Since this is a mustless world, we have to make it up as we go along, and none of us has the right to thrust our musts on anyone else.

MUST-1For example, someone I’ve done some online work for tells me I must not be negative and tell him something won’t work or that I don’t know how to make it work even if I know what I say is true. And yet, when I asked a woman who manages the management company that manages the office space of such high profile companies as Amazon and Google if she would consider such an assessment to be negative, she said no. That she valued honesty in her employees. That if she knows what doesn’t work, she can head in a different direction and find something that does work. Yes! Exactly. One person’s must not is another person’s must.

Then there is this quote I saw today from Stephen King. He wrote: “You can approach the act of writing with excitement, hopefulness, even despair. You can come to the act with fists clenched and eyes narrowed. You can come to it to change the world. Come to it any way you want but lightly. You must not come lightly to the blank page.” Must not? Must not? Who is he to say what I must or must not do? For some of us, coming lightly to the blank page is the only way we can entice those shy ideas and bashful words to come out to play.

And worst of all, I recently saw a T-shirt with a a picture of santa claus (Not a typo. I’m purposely demoting him/it to a state of non-capitalization) and the words, “You must believe.” Must believe? I don’t think so. In fact, because of this thrust to make me believe in something so patently absurd, I no longer have any affection for the creature at all.

In a recent advice column, a woman wrote “When I have kids, I don’t want to do the whole “Santa” thing. I’d rather tell them about the real St. Nicholas and what it means to give rather than to receive. Even though I’m not religious, I’ll tell them about the birth of Jesus (even though he wasn’t born in December), and tell them about the winter solstice.” Sounds admirable to me, but her friends told her she was a scrooge for taking her children’s innocence away, which is why she wrote to the columnist for another opinion. The overwhelming online response was that such a woman shouldn’t have children. Even those who agreed she had a right to her stance suggested that “just for fun” she wrap a couple of small presents and put them under the tree “from santa.”

What the hell is going on in the world? Aren’t there more important things to worry about than a must belief in santa claus? The world takes away children’s innocence by starving them, by making them old at a young age (no more dolls for preteens except hooker-like dolls), by creating fearful atmospheres in schools, by television programs that show them things no child should ever have to see, and yet, oh yes, we must make sure they believe in a mythical creature to keep what innocence is left. Cripes.

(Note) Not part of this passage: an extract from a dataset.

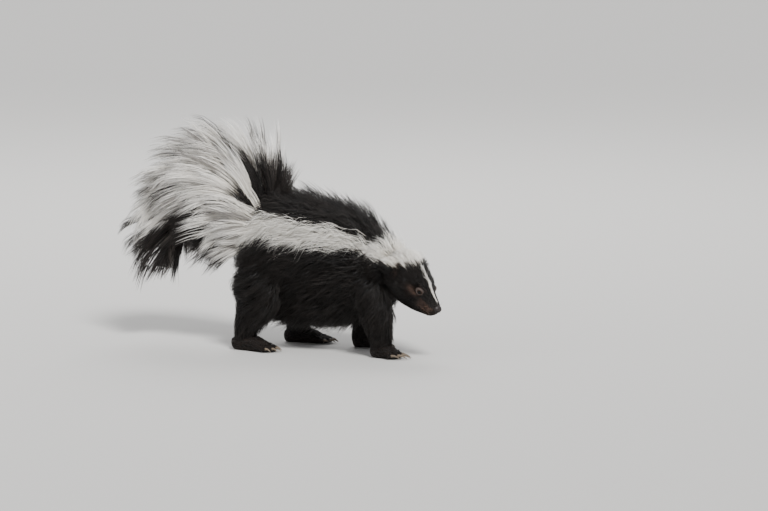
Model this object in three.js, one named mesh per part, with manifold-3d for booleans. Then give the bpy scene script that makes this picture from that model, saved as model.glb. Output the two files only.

So, let’s make a pact for this coming year. I won’t must you, and you don’t must me.


Pat Bertram is the author of the suspense novels Light BringerMore Deaths Than OneA Spark of Heavenly Fireand Daughter Am IBertram is also the author of Grief: The Great Yearning, “an exquisite book, wrenching to read, and at the same time full of profound truths.” Connect with Pat on Google+. Like Pat on Facebook.


9 Responses to “It’s a Must-Eat-Must World”

  1. rami ungar the writer Says:

    I read that Dear Abby column as well. Wow, I had no idea that she’d gotten so much negative feedback from her letter. I thought what she was doing was actually a pretty good idea and that Abby had a pretty good response as well. And I like your comeback to their criticism, Pat. We sexualize kids and put women in these horrible double standards, and yet God forbid we don’t let them believe in Santa Claus for a few years!

    • Pat Bertram Says:

      I just realized, it’s because of this uninnocence that people have such a frantic need to believe in Santa Claus. People seem to have foisted all the “Godishness” of God onto Santa. We can’t engender a public belief in God, but we can promote a belief in a secular image that has the Godlike qualities of being everywhere, knowing everything, and answers prayers (for what else is a letter to santa?).

  2. leesis Says:

    great post Pat. People like ‘musts’ as it creates a sense of certainty for them in a very uncertain world/life. We love our boxes of must and right and wrong. But for us to feel really secure we ‘must’ demand others hop into our boxes too otherwise we might have to admit there are other ways just as valid. We might even have to discover we are…gasp…wrong! What funny little vegemites we are :).

    • Pat Bertram Says:

      Maybe it’s my own growing acceptance of uncertainty that makes “must” chafe so much.

      I’m glad you liked the post. Sometimes I wonder if I’ve gone too far, but always you help me come to a greater understanding of people and how hard it is for us “vegemites” to navigate this very uncertain world.

  3. Carol Louise Wilde Says:

    Deal. And anyway, I agree.

  4. Constance Koch Says:

    How about “SUGGEST” instead of “MUST”?

  5. mickeyhoffman Says:

    This is why many people don’t want religion around them. It seems to breed a “must” way of thought. So do some political affiliations. Maybe people just tend toward “my way or wrong” and think that they can sugar coat this with so-called wise statements telling others what they must do in order to live better.

  6. Ree` Edwards Says:

    My dear Pat,
    As usual I’m late in my reply, and that due to the amount of work I’m still doing inside while cold, so I will be more prepared for Spring and yard work that awaits.
    This day must have been a difficult one for you — you sounded so out of character to the Pat I’ve grown to know. Hope you are better now.
    The way I choose to share my opinions, beliefs, and so on are not made on a ‘must’ do anything. As in sharing my ideas, thoughts, beliefs, and so on. I have a number of ‘friends’, better said ‘acquaintances’ as
    ‘true friends’ are few and far between and to be cherished. (In my humble opinion.) Some do not agree with me on several issues, which is their prerogative. In order to maintain any kind of relationship with them, we just ‘agree to disagree’ rather than get angry. Then too, for the most part, we just avoid what subjects that we know will cause friction. Works for me anyway.
    Hoping, since I’ve several more posts to read yet, that this finds you in a more peaceful and tranquil frame of mind.